Platforms: platforms, like Databricks or Snowflake, can provide useful abstractions to complicated streaming logic. Delta Live Tables a nice example of an embedded technology that can make streaming seem almost simple.
Unification of Stream Models
Several streaming services seek to unify stream models, buy providing an API or platform for creating a model compatible across these technologies:
Apache Beam: Developed by Google, Apache Beam provides a unified API for batch and stream processing. Beam is a programming model, API, and portability layer not a full stack with an execution engine. Beam's goal is to abstract away the complexities of underlying systems like Apache Flink, Apache Spark, or Google Cloud Dataflow.
Estuary Flow: While Beam focuses on "per-key-and-window" models, Flow presents a more holistic approach with its per-key register concept, allowing more complex real-world modeling.
Also seeking to simplify the complexity of streaming data stacks, streaming databases attempt to combine stream processing and storage.

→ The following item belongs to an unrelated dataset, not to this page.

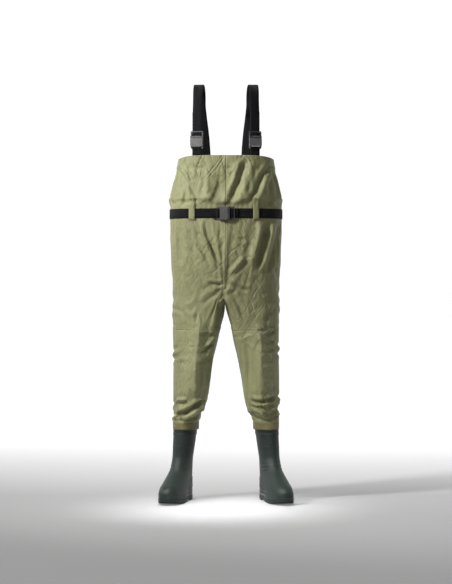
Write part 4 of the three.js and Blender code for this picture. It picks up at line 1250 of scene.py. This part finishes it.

They're built to handle real-time data and offer continuous insights without the need to transfer data to another processing system. Streaming databases are particularly attractive for:
Streaming ETL: ingesting and processing data from online transaction processing databases and message queues to data warehouses and lakes.
Streaming Analytics: real-time monitoring, alerting, automation, and analytics capabilities. This data can be directly queried through a SQL API, making it compatible with all existing business intelligence solutions.
Streaming databases are particularly attractive for reducing dependencies and improving ease-of-use. RisingWave & Materialize are examples of modern streaming databases.
The streaming landscape, while complex, has seen strides in simplification and user-friendliness. As the demand for real-time data processing continues to grow, we can anticipate even more tools and platforms that cater to a broader range of users and use-cases.
I’m pretty excited to see what the future of streaming looks like— I anticipate systems that abstract away the complexity of streaming data will continue to proliferate to the point where, one day, all data will be streamed.